Mr. Hooper, of Massachusetts, who was in charge of the bill, stated that he was perfectly willing to accept an amendment to strike out the objectionable provision, and upon his motion the words "real and" were stricken out of the bill and the section amended to read "by loaning money on personal security." This amendment was adopted without division and remained the law up to the passage of the Federal Reserve Act, December 23, 1913, which provides as follows:
Any national banking association not situated in a central reserve city may make loans secured by improved and unencumbered farm land, situated within its Federal reserve district, but no such loan shall be made for a longer time than five years, nor for an amount exceeding fifty per centum of the actual value of the property offered as security. Any such bank may make such loans in an aggregate sum equal to twenty-five per centum of its capital and surplus or to one-third of its time deposits and such banks may continue hereafter as heretofore to receive time deposits and to pay interest on the same.
The Federal Reserve Board shall have power from time to time to add to the list of cities in which national banks shall not be permitted to make loans secured upon real estate in the manner described in this section.
There is no doubt that the elimination from the National Bank Act of 1864 of the power to make loans upon the security of real estate removed a dangerous principle from the banking laws, and contributed largely to the safety and success of the national banking system.
The subsequent pressure from time to time for the privilege •of making real estate loans came largely, if not wholly, from banks of the smaller capital class, or what were known as fifteen per cent. reserve or country banks. Since the passage of the Act of March 14, 1900, authorizing the organization of banks with a capital of twenty-five thousand dollars, a considerable number of banks of this class have been organized and many of them were converted State institutions, or reorganized State or private banks. Before their admission to the national system, many of them had been accustomed to making loans upon the security of real estate, and when they became national associations they naturally felt the restraint of the law prohibiting such loans. They were induced to nationalize in the first place because of the greater advantages which they thought the national system afforded over state and private banks. At the same time, while reaping whatever benefits were to be derived from incorporation under national authority, they desired to continue the business of making loans on mortgage security and to exercise other powers not permitted by the national banking laws.
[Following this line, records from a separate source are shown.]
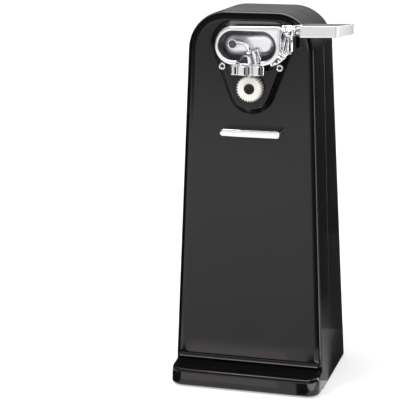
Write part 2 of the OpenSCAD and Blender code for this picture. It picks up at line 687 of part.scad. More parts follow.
placed() front_housing();
placed() toe_cover();
placed() rear_housing();
placed() base_plate();
placed() foot(0);  // foot_front_left
placed() foot(1);  // foot_front_right
placed() foot(2);  // foot_rear_left
placed() foot(3);  // foot_rear_right
placed() housing_screw(0);  // housing_screw_top_left
placed() housing_screw(1);  // housing_screw_top_right
placed() housing_screw(2);  // housing_screw_low_left
placed() housing_screw(3);  // housing_screw_low_right
placed() shield_plate();
placed() rest_bar();
placed() rim_stud(-1);  // rim_stud_left
placed() rim_stud(1);  // rim_stud_right
placed() rim_wire();
placed() cord_gland();
placed() lever_bushing();
placed() drive_bushing();
placed() front_gear_plate();
placed() rear_gear_plate();
placed() frame_bolt(0);  // frame_bolt_top_left
placed() frame_bolt(1);  // frame_bolt_top_right
placed() frame_bolt(2);  // frame_bolt_low_left
placed() frame_bolt(3);  // frame_bolt_low_right
placed() idler_axle(idler2_z);  // idler_axle_upper
placed() idler_axle(idler1_z);  // idler_axle_lower
placed() motor_core();
placed() coil_bobbin();
placed() coil_winding();
placed() motor_bracket_front();
placed() motor_bracket_rear();
placed() motor_bolt(-1);  // motor_bolt_left
placed() motor_bolt(1);  // motor_bolt_right
placed() switch_body();
placed() lever_body();
placed() lever_shaft();
placed() lever_cam();
placed() cutter_guard();
placed() cutter_blade();
placed() blade_mount();
placed() arm_bracket();
placed() magnet_pin();
placed() latch_button();
placed() magnet_arm();
placed() magnet_cup();
placed() magnet_disc();
placed() switch_plunger();
placed() feed_gear();
placed() feed_screw();
placed() drive_shaft();
placed() drive_gear();
placed() upper_idler();
placed() lower_idler();
placed() motor_pinion();
placed() rotor_shaft();
placed() rotor_core();
placed() motor_fan();
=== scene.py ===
# %% [markdown]
# # A table-top electric can opener
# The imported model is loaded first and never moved. It says where every piece sits, so the
# lesson builds smooth skins, castings and finishes around it, one cell at a time.

import json
import math

import bpy
import numpy as np
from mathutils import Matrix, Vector


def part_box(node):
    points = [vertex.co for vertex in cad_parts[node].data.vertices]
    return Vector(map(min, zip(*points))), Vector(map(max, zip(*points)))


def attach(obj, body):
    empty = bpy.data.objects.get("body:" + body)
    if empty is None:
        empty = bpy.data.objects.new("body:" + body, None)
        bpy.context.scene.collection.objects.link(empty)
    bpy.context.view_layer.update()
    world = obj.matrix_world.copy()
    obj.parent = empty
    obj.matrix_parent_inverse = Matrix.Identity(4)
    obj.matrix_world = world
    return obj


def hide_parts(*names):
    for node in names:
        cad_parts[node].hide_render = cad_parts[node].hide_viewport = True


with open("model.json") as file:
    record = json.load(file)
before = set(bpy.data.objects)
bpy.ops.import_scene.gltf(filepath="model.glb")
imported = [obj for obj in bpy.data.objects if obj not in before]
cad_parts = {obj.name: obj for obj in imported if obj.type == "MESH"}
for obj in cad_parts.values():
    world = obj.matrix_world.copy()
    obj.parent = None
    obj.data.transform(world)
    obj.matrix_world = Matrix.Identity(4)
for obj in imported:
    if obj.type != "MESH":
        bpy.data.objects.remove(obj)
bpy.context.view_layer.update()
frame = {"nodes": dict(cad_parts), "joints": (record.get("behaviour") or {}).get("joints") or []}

# %% [markdown]
# ## Measures
# Shapes are worked out in millimetres, from the middle plane of the housing (x = 0), its
# front face (y = 0, the user stands at minus y) and the table (z = 0). The model's own boxes
# and joints give the place of everything, so a change of size there moves the skins as well.

# %% Read the measures
MM = 0.001
front_low, front_high = (np.array(c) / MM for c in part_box("front_housing"))
shift = np.array([(front_low[0] + front_high[0]) / 2, front_low[1], 0.0])


def node_box(name):
    """Corners of a node in millimetres, counted from the housing's middle and front face."""
    low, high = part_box(name)
    return np.array(low) / MM - shift, np.array(high) / MM - shift


def node_centre(name):
    """Middle of a node's box in the same millimetres."""
    low, high = node_box(name)
    return (low + high) / 2


def half_width(name):
    """Half a node's size across, which is the radius of a turned one."""
    low, high = node_box(name)
    return (high[0] - low[0]) / 2


def joint_place(name):
    """Place of a joint in the same millimetres."""
    for joint in frame["joints"]:
        if joint["name"] == name:
            return np.array(joint["pos_m"]) / MM - shift
    raise KeyError(name)


top_z, foot_z = front_high[2], front_low[2]
half_base = (front_high[0] - front_low[0]) / 2
part_y = front_high[1] - shift[1]
back_y = node_box("rear_housing")[1][1]
pivot = joint_place("lever_hinge")
feed = joint_place("drive_spin")
print("housing height", top_z, "half width", half_base, "parting at", part_y, "back at", back_y)
print("lever pivot", pivot, "feed gear centre", feed)

# %% [markdown]
# ## From rings to meshes
# A moulded shell is a stack of closed rings, each with the same number of points: the loft
# joins them with quads. The winding is checked by the enclosed volume, so the faces always
# point outwards.

# %% Mesh helpers
def make_piece(name, points, faces, sharp_deg=34.0):
    """Puts points in housing millimetres into a new mesh object, smooth up to an edge angle."""
    mesh = bpy.data.meshes.new(name)
    mesh.from_pydata(((points + shift) * MM).tolist(), [], faces)
    mesh.validate()
    mesh.shade_smooth()
    mesh.set_sharp_from_angle(angle=math.radians(sharp_deg))
    piece = bpy.data.objects.new(name, mesh)
    bpy.context.scene.collection.objects.link(piece)
    return piece


def loft(rings, closed=False):
    """Joins rings of equal length with quads. An open stack gets a cap at both ends, a closed
    one joins its last ring to its first. Six times the enclosed volume is the sum of the
    triple products of the fan triangles; a negative sum turns the faces round."""
    rings = np.asarray(rings, dtype=float)
    count, size, _ = rings.shape
    points = rings.reshape(-1, 3)
    row, col = np.meshgrid(np.arange(count if closed else count - 1), np.arange(size), indexing="ij")
    beside, above = (col + 1) % size, (row + 1) % count
    quads = np.stack([row * size + col, row * size + beside, above * size + beside, above * size + col], -1)
    quads = quads.reshape(-1, 4)
    a, b, c, d = (points[quads[:, k]] for k in range(4))
    volume = (a * (np.cross(b, c) + np.cross(c, d))).sum()
    faces = quads.tolist()
    if not closed:
        first, last = list(range(size))[::-1], list(range((count - 1) * size, count * size))
        for cap in (first, last):
            ring = points[cap]
            volume += (ring[0] * np.cross(ring[1:-1] - ring[0], ring[2:] - ring[0])).sum()
        faces += [first, last]
    if volume < 0:
        faces = [face[::-1] for face in faces]
    return points, faces


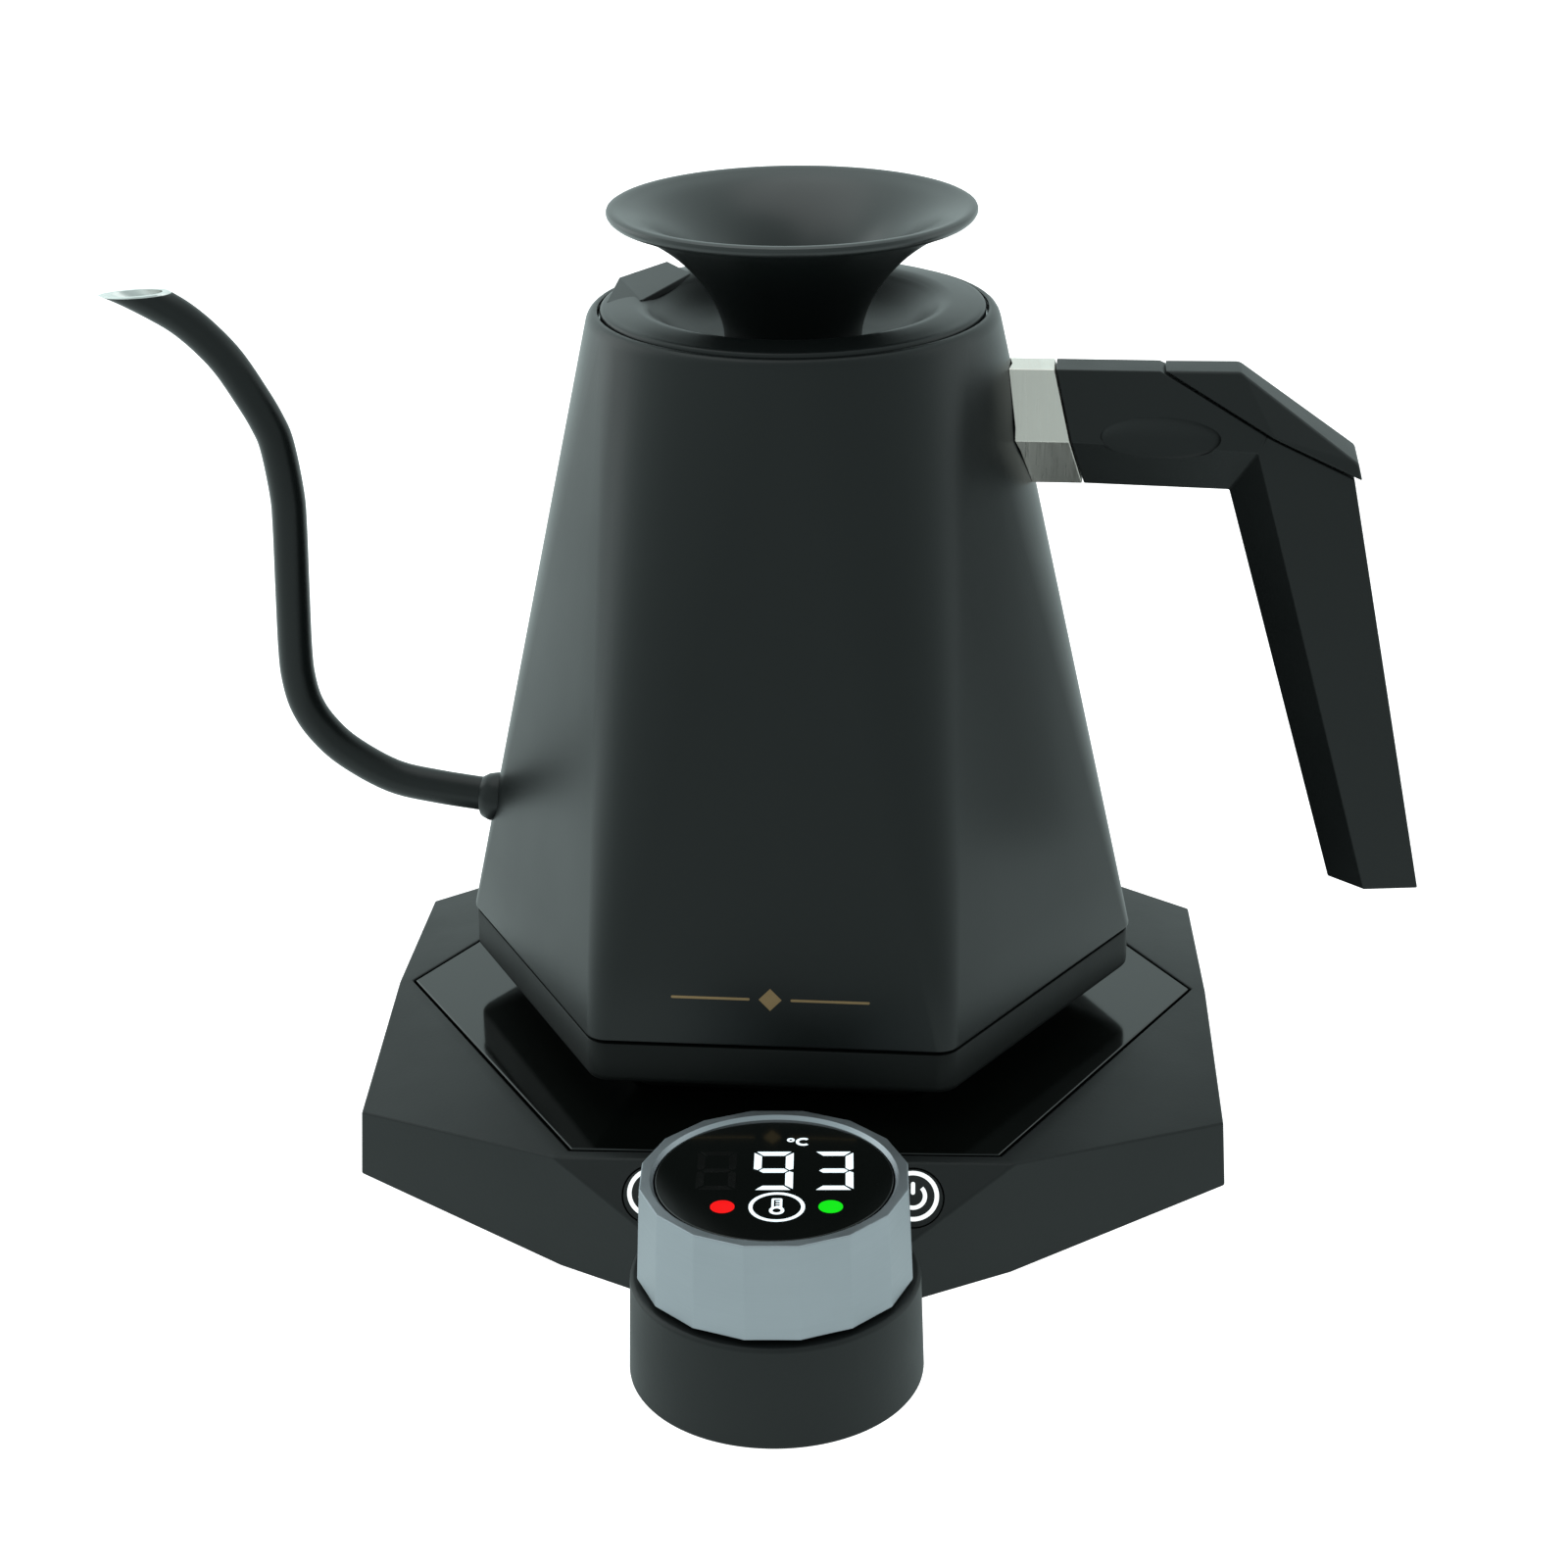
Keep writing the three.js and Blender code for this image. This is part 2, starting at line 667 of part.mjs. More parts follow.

Many national bankers do not regard real estate mortgage loans with favor, and will not avail themselves of the privilege of making such loans, now that they are permitted by law to a limited extent. The demand for such a privilege did not, therefore, come from this class of bankers.
Of all the banks in the national system, it is most essential that the very banks that were most clamorous for the privilege of making real estate loans should keep their assets in a quickly convertible form.
Under the national banking laws banks have been permitted to take real estate mortgages to prevent loss on debts previously contracted in good faith, and to acquire title to the property, if necessary, in satisfaction of debts, but the statute requires that realty so acquired shall be disposed of within five years. Banks have found it very difficult in the past to dispose of real estate within the limit of time prescribed by the statute without incurring considerable loss. The result is that more or less realty of an unproductive character accumulates on their hands.
If, therefore, under the limited privileges above referred to, banks have accumulated so much real estate during the course of their existence and have found it so difficult to realize on mortgage loans, or to dispose of either the realty or the mortgages, is there not great danger that in permitting loans to be made directly upon real estate security the amount invested in such loans, and the realty that will be taken in addition thereto as security for or in satisfaction of bad debts, will absorb and tie up such a large proportion of deposits in this inconvertible form as to bring about a similar condition of affairs in many banks as existed in the Freedman's Savings and Trust Company, and with like results.
Notwithstanding the experiences of the past, many national bankers who favor real estate loans claim that real estate mortgages are the very best security to be obtained in their respective localities, and are eminently better than stocks, bonds or commercial paper. In some sections of the country this may be, and no doubt is true, provided such loans are limited to a safe percentage of the actual value of the real estate mortgaged, and restricted in the total amount of such loans. But in other localities the reverse would be the case. In sections of the country where the actual value of farm lands is unsettled and more or less speculative, mortgage loans will be the very worst kind of an investment for banks to make.
The persistent pressure upon the Comptroller's office before the passage of the Federal Reserve Act for a more liberal interpretation of the law in respect to real estate loans, also had its effect in later years, and through liberal administrative rulings based upon strained interpretation of the statutes many loans were permitted to be made upon real estate mortgages by indirect methods which formerly were held to be unlawful.